▸ Aim of the task:
Consider the records below. How many of their lines include the word "included"? State the number and nothing else.

▸ Record list:
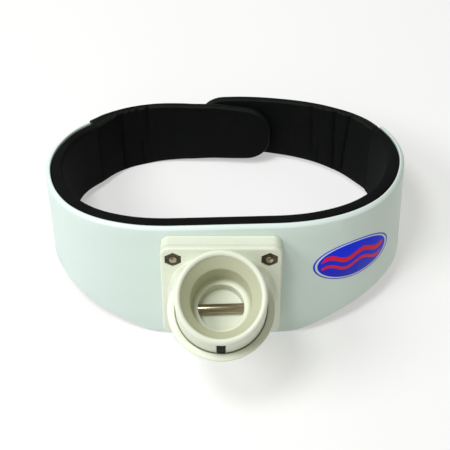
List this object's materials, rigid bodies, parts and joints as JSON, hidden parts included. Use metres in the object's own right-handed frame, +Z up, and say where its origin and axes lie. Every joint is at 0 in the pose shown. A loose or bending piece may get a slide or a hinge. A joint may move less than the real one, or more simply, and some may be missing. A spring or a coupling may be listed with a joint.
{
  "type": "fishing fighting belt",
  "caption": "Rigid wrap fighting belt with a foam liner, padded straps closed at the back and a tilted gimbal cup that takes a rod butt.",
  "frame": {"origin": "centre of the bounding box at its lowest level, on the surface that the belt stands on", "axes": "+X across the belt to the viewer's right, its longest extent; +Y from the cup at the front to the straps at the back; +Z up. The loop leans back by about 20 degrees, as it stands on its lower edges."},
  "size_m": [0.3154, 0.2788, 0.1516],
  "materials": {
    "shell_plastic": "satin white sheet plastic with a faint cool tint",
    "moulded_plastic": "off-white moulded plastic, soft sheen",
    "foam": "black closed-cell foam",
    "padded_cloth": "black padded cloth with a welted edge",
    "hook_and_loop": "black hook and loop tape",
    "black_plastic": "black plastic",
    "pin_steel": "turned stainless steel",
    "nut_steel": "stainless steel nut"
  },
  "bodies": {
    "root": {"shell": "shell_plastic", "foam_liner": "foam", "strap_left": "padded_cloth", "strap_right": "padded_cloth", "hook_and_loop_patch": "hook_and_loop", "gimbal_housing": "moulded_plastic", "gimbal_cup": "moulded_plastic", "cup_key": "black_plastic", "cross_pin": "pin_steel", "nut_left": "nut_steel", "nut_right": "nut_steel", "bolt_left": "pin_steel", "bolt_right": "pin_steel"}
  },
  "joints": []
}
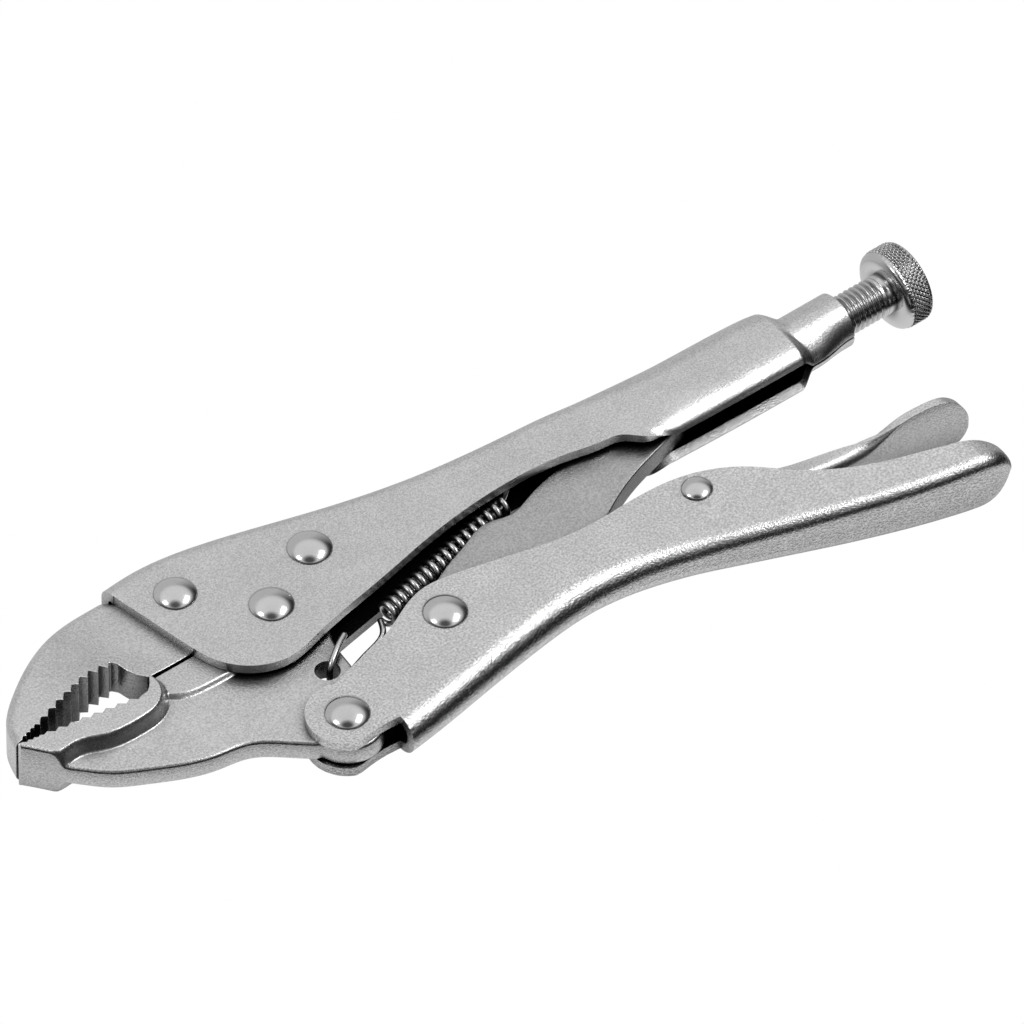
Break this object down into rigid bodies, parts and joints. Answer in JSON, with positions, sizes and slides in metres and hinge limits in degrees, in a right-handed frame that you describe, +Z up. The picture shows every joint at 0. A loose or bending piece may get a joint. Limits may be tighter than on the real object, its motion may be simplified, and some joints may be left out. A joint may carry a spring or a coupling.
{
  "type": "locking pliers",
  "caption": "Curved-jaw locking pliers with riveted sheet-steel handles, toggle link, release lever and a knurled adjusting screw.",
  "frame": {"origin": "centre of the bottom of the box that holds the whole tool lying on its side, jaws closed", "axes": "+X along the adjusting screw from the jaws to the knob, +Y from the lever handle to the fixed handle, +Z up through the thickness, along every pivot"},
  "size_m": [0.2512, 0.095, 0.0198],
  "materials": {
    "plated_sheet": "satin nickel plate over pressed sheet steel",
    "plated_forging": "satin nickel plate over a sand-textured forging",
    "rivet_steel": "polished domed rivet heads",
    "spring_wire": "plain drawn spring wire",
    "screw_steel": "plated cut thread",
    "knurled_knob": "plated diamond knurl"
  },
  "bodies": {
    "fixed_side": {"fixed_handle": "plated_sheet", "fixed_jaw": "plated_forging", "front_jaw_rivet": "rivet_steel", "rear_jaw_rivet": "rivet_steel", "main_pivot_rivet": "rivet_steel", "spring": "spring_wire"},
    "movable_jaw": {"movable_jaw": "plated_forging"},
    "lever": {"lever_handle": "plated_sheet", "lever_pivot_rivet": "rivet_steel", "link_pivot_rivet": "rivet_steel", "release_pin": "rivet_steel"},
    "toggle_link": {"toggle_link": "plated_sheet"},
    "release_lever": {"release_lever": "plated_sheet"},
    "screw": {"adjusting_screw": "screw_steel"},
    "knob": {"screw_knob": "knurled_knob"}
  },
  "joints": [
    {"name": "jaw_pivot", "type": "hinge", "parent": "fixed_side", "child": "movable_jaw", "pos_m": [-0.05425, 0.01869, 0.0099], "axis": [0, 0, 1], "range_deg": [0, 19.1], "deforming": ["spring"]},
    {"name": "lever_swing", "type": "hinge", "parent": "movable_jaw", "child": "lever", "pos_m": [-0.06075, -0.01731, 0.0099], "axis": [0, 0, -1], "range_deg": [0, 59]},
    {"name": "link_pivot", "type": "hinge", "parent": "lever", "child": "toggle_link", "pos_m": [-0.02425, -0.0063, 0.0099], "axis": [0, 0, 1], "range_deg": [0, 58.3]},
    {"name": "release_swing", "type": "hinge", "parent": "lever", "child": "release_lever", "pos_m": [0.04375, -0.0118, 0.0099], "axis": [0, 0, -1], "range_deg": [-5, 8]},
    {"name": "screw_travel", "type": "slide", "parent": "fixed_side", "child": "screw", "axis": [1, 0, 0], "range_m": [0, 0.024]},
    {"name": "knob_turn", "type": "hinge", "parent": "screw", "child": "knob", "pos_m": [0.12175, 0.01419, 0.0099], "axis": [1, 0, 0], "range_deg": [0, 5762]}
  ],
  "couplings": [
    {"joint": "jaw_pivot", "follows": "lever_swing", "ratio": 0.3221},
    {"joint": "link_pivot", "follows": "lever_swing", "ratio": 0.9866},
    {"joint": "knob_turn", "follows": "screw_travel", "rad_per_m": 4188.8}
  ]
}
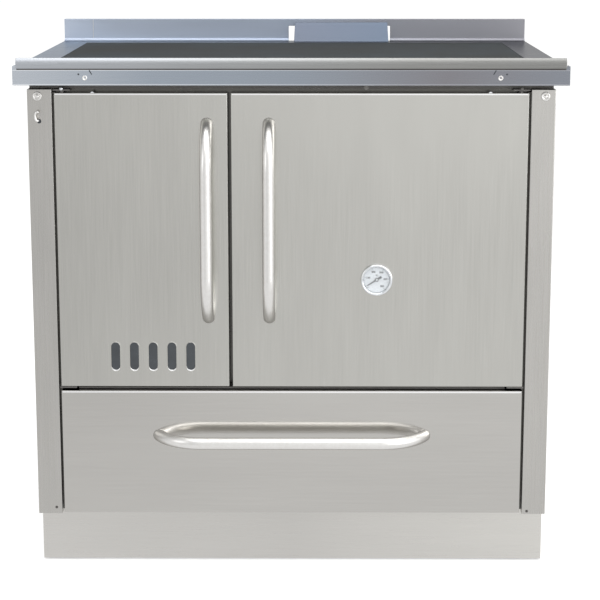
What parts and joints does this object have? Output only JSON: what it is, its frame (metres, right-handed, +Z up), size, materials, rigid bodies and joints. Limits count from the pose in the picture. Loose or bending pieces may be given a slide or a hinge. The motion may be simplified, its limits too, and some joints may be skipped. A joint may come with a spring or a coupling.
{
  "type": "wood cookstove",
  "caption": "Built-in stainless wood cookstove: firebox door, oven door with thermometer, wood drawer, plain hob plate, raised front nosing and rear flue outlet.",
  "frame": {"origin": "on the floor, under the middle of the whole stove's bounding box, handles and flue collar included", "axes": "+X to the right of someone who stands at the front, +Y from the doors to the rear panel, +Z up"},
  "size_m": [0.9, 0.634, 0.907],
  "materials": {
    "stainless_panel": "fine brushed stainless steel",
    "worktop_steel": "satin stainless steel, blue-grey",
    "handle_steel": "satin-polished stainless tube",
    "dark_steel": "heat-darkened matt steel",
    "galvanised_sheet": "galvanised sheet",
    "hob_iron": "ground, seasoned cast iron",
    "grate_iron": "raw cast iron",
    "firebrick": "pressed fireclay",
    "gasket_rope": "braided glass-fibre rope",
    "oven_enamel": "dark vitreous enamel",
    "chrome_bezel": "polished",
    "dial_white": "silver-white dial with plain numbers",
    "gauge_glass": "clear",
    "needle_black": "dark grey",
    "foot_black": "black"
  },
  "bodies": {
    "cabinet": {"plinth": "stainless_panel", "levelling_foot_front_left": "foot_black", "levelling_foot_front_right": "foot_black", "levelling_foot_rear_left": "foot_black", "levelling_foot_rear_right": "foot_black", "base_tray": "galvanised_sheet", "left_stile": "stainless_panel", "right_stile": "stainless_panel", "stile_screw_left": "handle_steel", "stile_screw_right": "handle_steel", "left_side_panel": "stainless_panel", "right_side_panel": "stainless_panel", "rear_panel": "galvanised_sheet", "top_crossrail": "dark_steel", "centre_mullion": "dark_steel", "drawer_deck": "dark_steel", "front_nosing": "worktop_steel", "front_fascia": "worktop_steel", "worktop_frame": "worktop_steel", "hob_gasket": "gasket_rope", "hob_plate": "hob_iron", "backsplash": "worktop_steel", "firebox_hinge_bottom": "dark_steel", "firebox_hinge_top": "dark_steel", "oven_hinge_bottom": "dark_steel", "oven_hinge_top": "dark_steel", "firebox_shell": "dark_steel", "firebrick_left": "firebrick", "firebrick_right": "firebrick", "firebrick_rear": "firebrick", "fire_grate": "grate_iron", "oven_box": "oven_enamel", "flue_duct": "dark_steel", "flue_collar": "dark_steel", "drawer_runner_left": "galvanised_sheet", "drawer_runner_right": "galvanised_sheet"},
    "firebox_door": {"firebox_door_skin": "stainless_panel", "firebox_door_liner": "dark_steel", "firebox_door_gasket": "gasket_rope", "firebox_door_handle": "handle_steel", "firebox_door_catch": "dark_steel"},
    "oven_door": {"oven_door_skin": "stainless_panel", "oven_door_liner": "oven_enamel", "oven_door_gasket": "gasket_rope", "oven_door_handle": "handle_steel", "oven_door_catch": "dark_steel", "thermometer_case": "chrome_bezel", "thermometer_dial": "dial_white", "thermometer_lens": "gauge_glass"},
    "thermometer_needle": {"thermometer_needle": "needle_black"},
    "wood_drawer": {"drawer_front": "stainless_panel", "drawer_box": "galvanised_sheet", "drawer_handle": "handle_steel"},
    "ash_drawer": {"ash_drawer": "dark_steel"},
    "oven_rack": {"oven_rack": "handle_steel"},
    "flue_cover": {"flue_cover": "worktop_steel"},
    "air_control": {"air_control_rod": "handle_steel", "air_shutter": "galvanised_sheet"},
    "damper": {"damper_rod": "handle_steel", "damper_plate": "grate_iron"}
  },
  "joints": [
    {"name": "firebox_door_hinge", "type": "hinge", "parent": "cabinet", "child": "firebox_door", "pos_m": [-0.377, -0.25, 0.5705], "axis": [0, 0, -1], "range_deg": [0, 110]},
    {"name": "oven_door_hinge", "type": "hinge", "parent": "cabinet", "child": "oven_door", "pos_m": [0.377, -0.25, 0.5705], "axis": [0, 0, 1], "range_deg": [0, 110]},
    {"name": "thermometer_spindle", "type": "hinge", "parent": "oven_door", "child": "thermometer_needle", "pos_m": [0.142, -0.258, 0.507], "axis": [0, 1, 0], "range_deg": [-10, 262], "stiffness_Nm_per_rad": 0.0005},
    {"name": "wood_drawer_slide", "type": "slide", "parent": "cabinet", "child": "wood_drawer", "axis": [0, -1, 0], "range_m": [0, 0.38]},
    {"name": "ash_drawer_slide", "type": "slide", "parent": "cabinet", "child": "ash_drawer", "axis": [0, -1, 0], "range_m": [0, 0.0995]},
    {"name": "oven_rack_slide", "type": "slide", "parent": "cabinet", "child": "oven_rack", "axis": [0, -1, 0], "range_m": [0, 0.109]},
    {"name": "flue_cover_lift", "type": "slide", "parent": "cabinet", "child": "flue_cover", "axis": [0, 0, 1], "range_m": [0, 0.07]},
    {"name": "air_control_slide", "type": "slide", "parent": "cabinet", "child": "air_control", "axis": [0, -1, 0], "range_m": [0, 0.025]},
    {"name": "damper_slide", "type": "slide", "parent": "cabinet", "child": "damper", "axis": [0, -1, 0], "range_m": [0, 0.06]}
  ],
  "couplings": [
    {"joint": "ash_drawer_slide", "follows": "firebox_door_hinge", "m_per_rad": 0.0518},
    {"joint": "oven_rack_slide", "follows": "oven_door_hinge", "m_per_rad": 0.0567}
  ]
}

▸ Expected answer:
2